An exclusive distribution contract is one by which “a trader called a concessionary (dealer) puts his distribution business at the service of a trader or manufacturer, called the concession grantor (supplier), in order to ensure  the exclusive distribution in a given territory of products for which he has been granted a resale monopoly”. Such contracts are very strongly marked by intuitus personae. It has thus been held that dealers are selected on a discretionary basis, which distinguishes the exclusive concession from selective distribution agreements which are subject to objective selection criteria. In terms of competition, the exclusive dealership presents an ambiguous picture: more inter-brand competition is obtained at the price of less intra-brand competition. The exclusive concession restricts competition while at the same time contributing to its development. It is therefore likely to fall outside the prohibition of restrictive agreements, either under the rule of reason or on the basis of an individual or collective exemption.

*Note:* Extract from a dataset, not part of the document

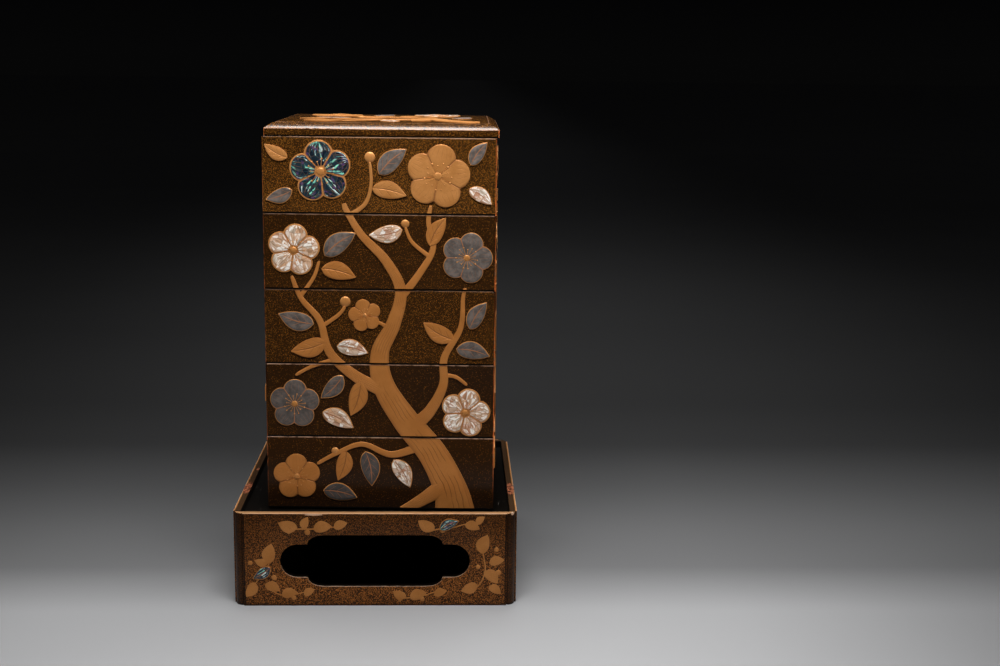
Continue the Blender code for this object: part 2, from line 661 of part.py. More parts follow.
def petal_shape(centre, radius, way, root, edge, crest):
    """One petal of an inlaid blossom, cut clear of its neighbours and of the boss in the middle."""
    half = math.pi / PETALS
    arc = petal_arc(radius)
    size = PETAL_RADIUS * radius
    middle = centre + PETAL_OFFSET * radius * Vector((math.cos(way), math.sin(way)))
    outline = []
    for i in range(PETAL_STEPS + 1):
        angle = way - arc + 2 * arc * i / PETAL_STEPS
        outline.append(middle + size * Vector((math.cos(angle), math.sin(angle))))
    inner = BOSS_RADIUS * radius + PETAL_GAP
    for side in (1, -1):
        angle = way + side * half
        outline.append(centre + inner * Vector((math.cos(angle), math.sin(angle))))
    shrink = 1 - PETAL_GAP / size
    outline = [middle + (point - middle) * shrink for point in outline]
    return crowned([outline], [middle], centre, root, edge, crest)


def disc_shape(centre, radius, root, edge, crest):
    """A bud, or the boss at the heart of a blossom: a low dome."""
    outline = []
    for i in range(BUD_SIDES):
        angle = 2 * math.pi * i / BUD_SIDES
        outline.append(centre + radius * Vector((math.cos(angle), math.sin(angle))))
    return crowned([outline], [centre], centre, root, edge, crest)


# Putting the decoration on its carriers


def place_on_face(name, builder, face, parent, material=None):
    builder.transform(face_place(face))
    return link(name, builder, material, parent)


def raise_gold(draw, face, low, high, stack, raised):
    """Draw a gold shape once for each carrier that it reaches over, trimmed to that carrier."""
    side = half_width(face) - (0 if face == "lid" else TIER_CORNER + CORNER_MARGIN)
    for carrier, bottom, top in carriers(face, low, high):
        builder = draw()
        trim(builder, side, bottom, top)
        if not builder.faces:
            builder.free()
            continue
        raised.setdefault(carrier, []).append(place_on_face("gold", builder, face, stack))


def raise_branches(stack, raised):
    for face, branches in BRANCHES.items():
        for points in branches:
            heights = [spot(face, 0, height).y for _, height, _ in points]
            reach = max(width for _, _, width in points) * MOTIF / 2
            low = min(heights) - reach
            high = max(heights) + reach
            raise_gold(lambda: branch_shape(face, points), face, low, high, stack, raised)


def raise_leaves(stack, raised):
    for face, finish, across, height, turn, length in LEAVES:
        if finish != "gold":
            continue
        stem = spot(face, across, height)
        size = length * MOTIF
        angle = math.radians(turn)

        def draw():
            return leaf_shape(stem, angle, size, GOLD_LEAF_SECTION, GOLD_LEVELS)

        raise_gold(draw, face, stem.y - size, stem.y + size, stack, raised)


def raise_discs(stack, raised):
    """The gold buds, and the gold boss at the heart of each inlaid blossom."""
    discs = list(BUDS)
    for face, finish, across, height, radius, _ in BLOSSOMS:
        if finish in ("pearl", "abalone"):
            discs.append((face, across, height, radius * BOSS_RADIUS))
    for face, across, height, radius in discs:
        centre = spot(face, across, height)
        size = radius * MOTIF

        def draw():
            return disc_shape(centre, size, -GOLD_ROOT, GOLD_EDGE, GOLD_CREST + INLAY_CROWN)

        raise_gold(draw, face, centre.y - size, centre.y + size, stack, raised)


def raise_blossoms(stack, raised):
    for face, finish, across, height, radius, turn in BLOSSOMS:
        if finish != "gold":
            continue
        centre = spot(face, across, height)
        size = radius * MOTIF
        angle = math.radians(turn)

        def draw():
            return blossom_shape(centre, size, angle, -GOLD_ROOT, GOLD_EDGE, GOLD_CREST + INLAY_CROWN)

        raise_gold(draw, face, centre.y - size, centre.y + size, stack, raised)


def set_inlaid_leaves(stack):
    counts = {}
    for face, finish, across, height, turn, length in LEAVES:
        stem = spot(face, across, height)
        if finish == "gold" or not carriers(face, stem.y, stem.y):
            continue
        counts[finish] = counts.get(finish, 0) + 1
        name = f"{finish}_leaf_{counts[finish]}"
        shape = leaf_shape(stem, math.radians(turn), length * MOTIF, INLAY_LEAF_SECTION, INLAY_LEVELS)
        place_on_face(name, shape, face, stack, INLAY_FINISH[finish](name.replace("_", " ")))


def set_inlaid_blossoms(stack):
    counts = {}
    low = REST_GAP
    edge = REST_GAP + INLAY_THICKNESS
    crest = edge + INLAY_CROWN
    for face, finish, across, height, radius, turn in BLOSSOMS:
        centre = spot(face, across, height)
        if finish == "gold" or not carriers(face, centre.y, centre.y):
            continue
        counts[finish] = counts.get(finish, 0) + 1
        size = radius * MOTIF
        name = f"{finish}_blossom_{counts[finish]}"
        if finish == "pewter":
            shape = blossom_shape(centre, size, math.radians(turn), low, edge, crest)
            place_on_face(name, shape, face, stack, pewter(name.replace("_", " ")))
            continue
        for k in range(PETALS):
            way = math.radians(turn) + 2 * math.pi * k / PETALS
            shape = petal_shape(centre, size, way, low, edge, crest)
            petal = f"{name}_petal_{k + 1}"
            place_on_face(petal, shape, face, stack, INLAY_FINISH[finish](petal.replace("_", " ")))


def set_stand_leaves():
    """Two shell leaves among the flat gold sprigs on the stand's front wall."""
    wall = Matrix.Translation((0, -STAND_DEPTH / 2, 0)) @ Matrix(((1, 0, 0), (0, 0, -1), (0, 1, 0))).to_4x4()
    over = Vector((STAND_LEAF_OVER * STAND_WIDTH / 2, STAND_HEIGHT - WINDOW_HEAD / 2))
    bead = BEAD_INSET + BEAD_RADIUS
    beside = Vector((-(STAND_WIDTH - WINDOW_END - bead) / 2, STAND_LEAF_BESIDE * STAND_HEIGHT))
    for i, middle in enumerate((over, beside)):
        turn = math.radians(STAND_LEAF_TURNS[i])
        stem = middle - STAND_LEAF_LENGTH / 2 * Vector((math.cos(turn), math.sin(turn)))
        shape = leaf_shape(stem, turn, STAND_LEAF_LENGTH, INLAY_LEAF_SECTION, INLAY_LEVELS)
        shape.transform(wall)
        name = f"stand_leaf_{i + 1}"
        link(name, shape, abalone(name.replace("_", " ")))


clear_scene()
make_stand()
set_stand_leaves()

stack = bpy.data.objects.new("stack", None)
stack.location = STACK_SHIFT
stack.rotation_euler = (0, 0, STACK_TURN)
bpy.context.collection.objects.link(stack)
bpy.context.view_layer.update()

carrier_pieces = {}
for number in range(1, TIER_COUNT + 1):
    carrier_pieces[f"tier_{number}"] = make_tier(number, stack)
carrier_pieces["lid"] = make_lid(stack)

raised = {}
raise_branches(stack, raised)
raise_leaves(stack, raised)
raise_blossoms(stack, raised)
raise_discs(stack, raised)
for carrier, shapes in raised.items():
    apply_boolean(carrier_pieces[carrier], shapes, "UNION")

set_inlaid_leaves(stack)
set_inlaid_blossoms(stack)
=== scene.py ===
"""A tiered lacquer box on its low stand, in a plain studio. Metres, +Z up, the front faces -Y."""

import math

import bmesh
import bpy
from mathutils import Matrix, Vector


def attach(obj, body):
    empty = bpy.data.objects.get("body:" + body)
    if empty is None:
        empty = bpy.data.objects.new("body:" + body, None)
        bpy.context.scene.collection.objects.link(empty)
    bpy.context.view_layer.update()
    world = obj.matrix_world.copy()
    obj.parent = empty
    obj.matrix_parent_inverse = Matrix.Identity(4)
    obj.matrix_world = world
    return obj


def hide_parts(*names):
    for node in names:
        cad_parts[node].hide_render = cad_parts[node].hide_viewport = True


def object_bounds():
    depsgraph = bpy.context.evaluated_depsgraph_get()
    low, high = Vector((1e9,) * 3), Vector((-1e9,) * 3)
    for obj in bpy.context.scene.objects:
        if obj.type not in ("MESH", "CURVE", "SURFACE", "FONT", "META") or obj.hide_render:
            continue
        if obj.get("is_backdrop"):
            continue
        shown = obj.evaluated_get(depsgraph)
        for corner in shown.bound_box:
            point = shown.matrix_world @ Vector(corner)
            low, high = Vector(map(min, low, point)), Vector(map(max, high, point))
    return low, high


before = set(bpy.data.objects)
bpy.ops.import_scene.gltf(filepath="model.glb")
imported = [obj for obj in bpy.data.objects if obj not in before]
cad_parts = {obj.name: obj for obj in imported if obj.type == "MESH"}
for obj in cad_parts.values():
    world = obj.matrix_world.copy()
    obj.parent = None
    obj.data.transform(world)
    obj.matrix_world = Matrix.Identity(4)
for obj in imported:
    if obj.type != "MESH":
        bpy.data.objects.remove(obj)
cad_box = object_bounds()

# The camera, where a 51.75 mm lens would see the box's corners, seams and rims as the photograph
# shows them. It looks a little down and a little to the right.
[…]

The choice of a distribution method is at the supplier’s discretion, provided that it does not engage in conduct contrary to the rules of competition. The manufacturer remains free to modify the organization of its distribution network without its contractual partners being entitled to maintain their situation. Modification of the network does not in itself constitute an anticompetitive practice provided that the resellers have, notably, the possibility of sourcing their supplies from the distributor designated by the supplier.  The supplier may therefore decide to move from a selective to an exclusive distribution system, from an exclusive distribution system to a franchise system, or to have exclusive and multi-brand distributors or exclusive and non-exclusive territories co-exist within the same network. The professional and technical qualities of applicants for an exclusive concession remain subject to the supplier’s own judgment, notwithstanding the fact that the selection must not be discriminatory.

The vertical agreement between the exclusive distributor and the supplier must not restrict the commercial liberty of the reseller, who must be permitted to determine its resale prices independently. The competition authorities condemn practices that lead to the imposing of prices even if the distributors are not located in the same catchment areas.